Lo paradójico ahora que es que desde esos grandes medios se reprenda constantemente a los poderes públicos por su falta de transparencia, atribuyéndose cínicamente la defensa de una ética pública que son los primeros en transgredir. Porque, además de esconder la titularidad del capital social, los medios de comunicación también ocultan con el máximo celo las ayudas públicas que reciben y, en particular, lo que ingresan en concepto de publicidad institucional. Parecería lógico pensar que quienes exigen que se aireen todas las estancias de la clase política fueran los primeros en sacar a la luz las relaciones económicas que mantienen con los gobernantes.
Pero los medios de comunicación, además de guardar secreto sobre las prácticas corruptas de sus accionistas, tampoco acostumbran a reconocer que son un sujeto corruptible. Las estrategias recurrentes y bien conocidas de los poderes públicos para favorecer a grupos mediáticos mediante diferentes mecanismos (concesiones radiofónicas, televisivas, subvenciones para programas específicos, publicidad institucional, etc.) a cambio de apoyo y afinidad comunicativa, en un ejercicio descarnado de manipulación de la opinión pública, debería tipificarse como un delito de “lesa democracia” en un sistema democrático que mereciera ese nombre.

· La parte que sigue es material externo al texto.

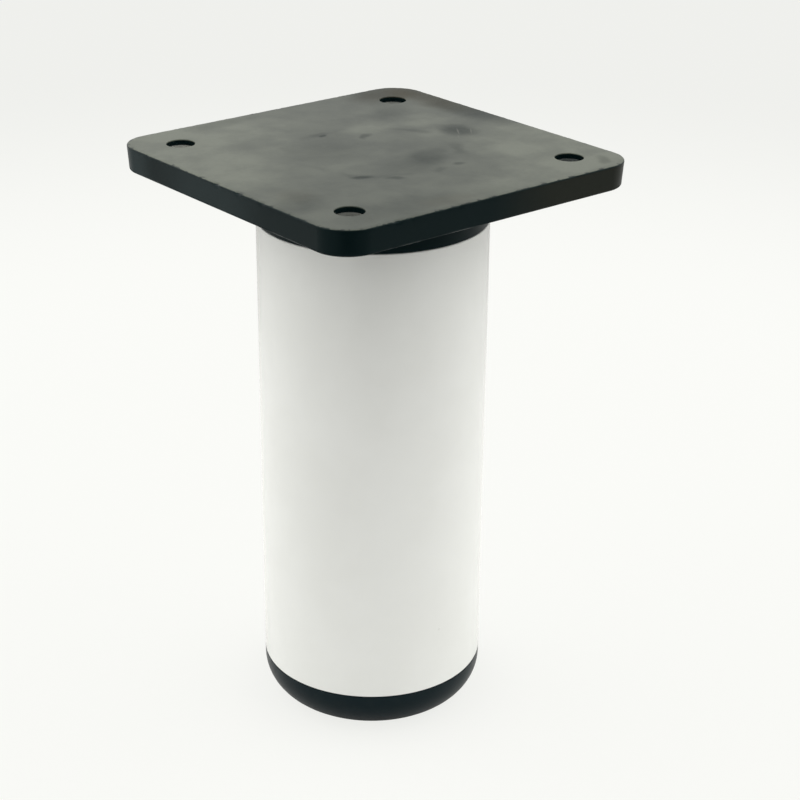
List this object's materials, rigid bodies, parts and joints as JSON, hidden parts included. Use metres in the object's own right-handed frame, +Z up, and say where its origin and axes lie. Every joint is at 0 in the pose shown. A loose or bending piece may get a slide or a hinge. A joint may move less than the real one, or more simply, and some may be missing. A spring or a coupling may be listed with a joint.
{
  "type": "plastic furniture leg",
  "caption": "Short round furniture leg with a square screw-on mounting plate, a plain white tube and a plug-in foot.",
  "frame": {"origin": "centre of the foot's underside, on the floor", "axes": "+Z up, from the foot to the mounting plate; X and Y along the sides of the square plate"},
  "size_m": [0.08, 0.08, 0.1315],
  "materials": {
    "plate_black": "moulded black plastic, satin, with a dull grey film and faint flow marks on top",
    "tube_white": "glossy white with a faint orange peel",
    "foot_black": "moulded black plastic, satin"
  },
  "bodies": {
    "root": {"mounting_plate": "plate_black", "tube": "tube_white", "foot": "foot_black"}
  },
  "joints": []
}
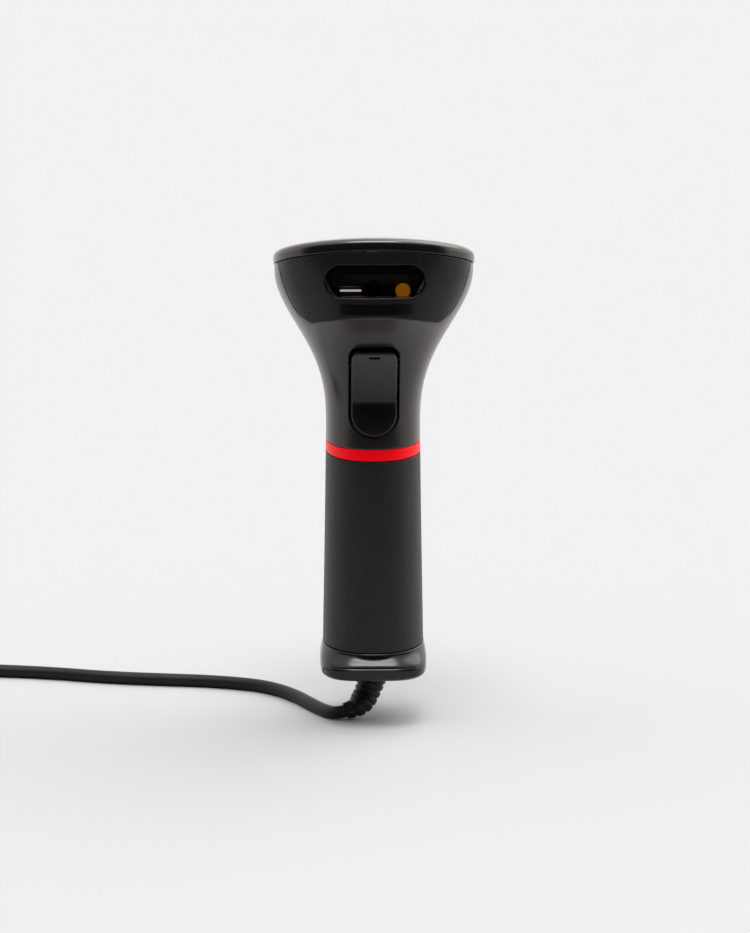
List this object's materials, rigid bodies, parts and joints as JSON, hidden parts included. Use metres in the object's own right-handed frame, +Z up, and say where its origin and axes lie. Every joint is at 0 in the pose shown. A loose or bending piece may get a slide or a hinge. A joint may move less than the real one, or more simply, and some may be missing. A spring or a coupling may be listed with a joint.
{
  "type": "handheld barcode scanner",
  "caption": "Gun-type corded barcode scanner: flared head with reading window, sprung trigger, red ring, rubber grip, ribbed strain relief and coiled USB lead.",
  "frame": {"origin": "middle of the hand's hold on the grip's axis, 46 mm above the underside of the base", "axes": "+Z up along the grip, -Y the way the reading window faces, +X to the right as seen from the window's side"},
  "size_m": [0.2749, 0.117, 0.1867],
  "materials": {
    "housing_plastic": "satin black ABS with a fine moulded texture",
    "cover_plastic": "semi-gloss black",
    "face_plastic": "semi-gloss black with a cool tint",
    "trigger_plastic": "gloss black",
    "base_plastic": "gloss black",
    "grip_rubber": "matte, with small raised dots in slanting rows",
    "ring_plastic": "smooth saturated red",
    "window_acrylic": "clear dark acrylic",
    "gasket_foam": "matte black foam",
    "lens_glass": "coated glass",
    "lamp_amber": "amber lens",
    "bright_metal": "bright nickel",
    "steel": "plain zinc-plated steel",
    "inner_plastic": "plain dark moulding",
    "circuit_board": "green solder mask",
    "component_black": "moulded electronic parts",
    "ribbon": "flat flexible cable",
    "clear_plastic": "clear moulding",
    "cord_pvc": "matte black PVC",
    "strap": "woven hook-and-loop strap",
    "plug_plastic": "white moulding"
  },
  "bodies": {
    "scanner": {"front_housing": "housing_plastic", "rear_housing": "housing_plastic", "top_cover": "cover_plastic", "face_bezel": "face_plastic", "scan_window": "window_acrylic", "window_gasket": "gasket_foam", "housing_screw_left": "steel", "housing_screw_right": "steel", "handle_core": "inner_plastic", "grip_sleeve": "grip_rubber", "accent_ring": "ring_plastic", "base_cap": "base_plastic", "base_screw": "steel", "trigger_pin": "steel", "trigger_spring": "steel", "trigger_switch": "component_black", "switch_board": "circuit_board", "scan_engine": "component_black", "engine_bracket": "steel", "camera_barrel": "component_black", "camera_lens": "lens_glass", "aimer_plate": "bright_metal", "lamp_lens": "lamp_amber", "engine_screw_left": "steel", "engine_screw_right": "steel", "main_board": "circuit_board", "cable_socket": "component_black", "cable_jack": "clear_plastic", "beeper": "component_black", "decoder_chip": "component_black", "memory_chip": "component_black", "head_board": "circuit_board", "status_led": "clear_plastic", "status_light_pipe": "clear_plastic", "engine_ribbon": "ribbon", "board_harness": "ribbon", "strain_relief": "cord_pvc", "cable_run": "cord_pvc", "cable_coil": "cord_pvc", "cable_tail": "cord_pvc", "cable_tie": "strap", "usb_overmould": "cord_pvc", "usb_shell": "bright_metal", "usb_insulator": "plug_plastic"},
    "trigger_lever": {"trigger": "trigger_plastic"},
    "plunger": {"switch_plunger": "plug_plastic"}
  },
  "joints": [
    {"name": "trigger_press", "type": "hinge", "parent": "scanner", "child": "trigger_lever", "pos_m": [0, -0.0215, 0.0725], "axis": [1, 0, 0], "range_deg": [0, 3.5], "stiffness_Nm_per_rad": 0.3, "springref_deg": -3.44, "deforming": ["trigger_spring"]},
    {"name": "plunger_travel", "type": "slide", "parent": "scanner", "child": "plunger", "axis": [0, 1, 0], "range_m": [0, 0.0012]}
  ],
  "couplings": [
    {"joint": "plunger_travel", "follows": "trigger_press", "m_per_rad": 0.0185}
  ]
}
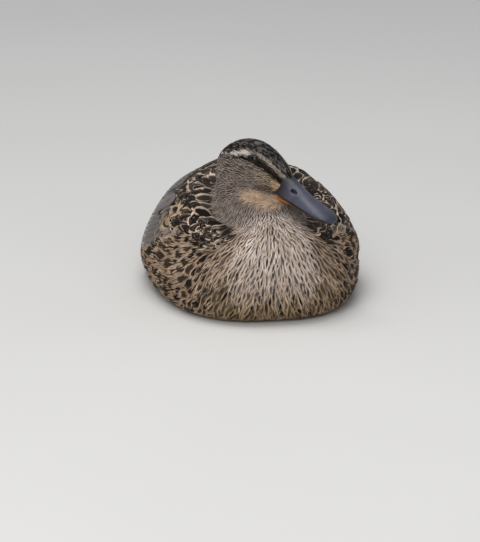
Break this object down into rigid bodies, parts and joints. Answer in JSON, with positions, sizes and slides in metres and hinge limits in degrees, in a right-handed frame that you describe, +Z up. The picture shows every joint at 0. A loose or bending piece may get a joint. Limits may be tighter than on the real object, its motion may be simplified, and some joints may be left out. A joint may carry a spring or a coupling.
{
  "type": "resting female mallard duck",
  "caption": "Female mallard resting on her belly, neck drawn in and head turned to her left, wings let down at her sides: a still, life-size model.",
  "frame": {"origin": "middle of the flat under the belly that rests on the floor, between the feet", "axes": "+Z up; the bird faces -Y with its tail towards +Y; +X is the bird's left side"},
  "size_m": [0.179, 0.3463, 0.1365],
  "materials": {
    "body_plumage": "streaked feathers",
    "head_plumage": "fine short feathers",
    "wing_coverts": "edged feathers",
    "flight_feathers": "smooth long vanes",
    "tail_feathers": "barred vanes",
    "bill": "satin horn",
    "bill_lower": "satin horn",
    "eye": "wet and glossy",
    "foot_skin": "scaled skin"
  },
  "bodies": {
    "root": {"trunk": "body_plumage", "neck": "body_plumage", "head": "head_plumage", "eye_left": "eye", "eye_right": "eye", "bill_upper": "bill", "bill_nail": "bill", "bill_lower": "bill_lower", "wing_left": "wing_coverts", "wing_right": "wing_coverts", "flight_feathers_left": "flight_feathers", "flight_feathers_right": "flight_feathers", "tail": "tail_feathers", "foot_left": "foot_skin", "foot_right": "foot_skin", "leg_left": "foot_skin", "leg_right": "foot_skin"}
  },
  "joints": []
}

Los estándares mínimos de transparencia en una democracia que no oculte información sustancial a la ciudadanía no pueden excepcionar a los medios de comunicación y, en particular, a sus relaciones económicas con el poder público. La Ley de Transparencia del Estado aprobada en el año 2013 incluye dentro de su ámbito de aplicación a las entidades privadas que perciban durante el período de un año ayudas o subvenciones públicas en una cuantía superior a 100.000 euros o cuando al menos el 40 % del total de sus ingresos anuales tengan carácter de ayuda o subvención pública, siempre que alcancen como mínimo la cantidad de 5.000 euros, pero deja fuera de su alcance a las empresas cuyos ingresos proceden en un porcentaje elevado de la contratación pública y a las cantidades pagadas en concepto de publicidad institucional a los medios de comunicación.
El proyecto de Ley de Transparencia aprobado por el Gobierno del Principado de Asturias el pasado mes de julio impone la obligación de publicar el coste de las campañas de publicidad institucional, desglosando los distintos conceptos de las mismas y el importe contratado a cada medio de comunicación. Esta obligación debería hacerse extensiva a todas las percepciones económicas, por cualquier concepto, que reciban los medios de comunicación de cualquier organismo, entidad, empresa o fundación integrada en el sector público. Los grupos parlamentarios tienen la oportunidad de mejorar el proyecto de ley en su tramitación en la Junta General.
En todo caso, conviene recordar que no se necesitaba, ni se necesita, de ninguna ley específica para hacer pública la información sobre el dinero pagado por los poderes públicos asturianos a los medios de comunicación. La opacidad permanente y el ocultamiento sistemático de estos datos es, exclusivamente, producto de la voluntad de los responsables políticos de las Administraciones Públicas.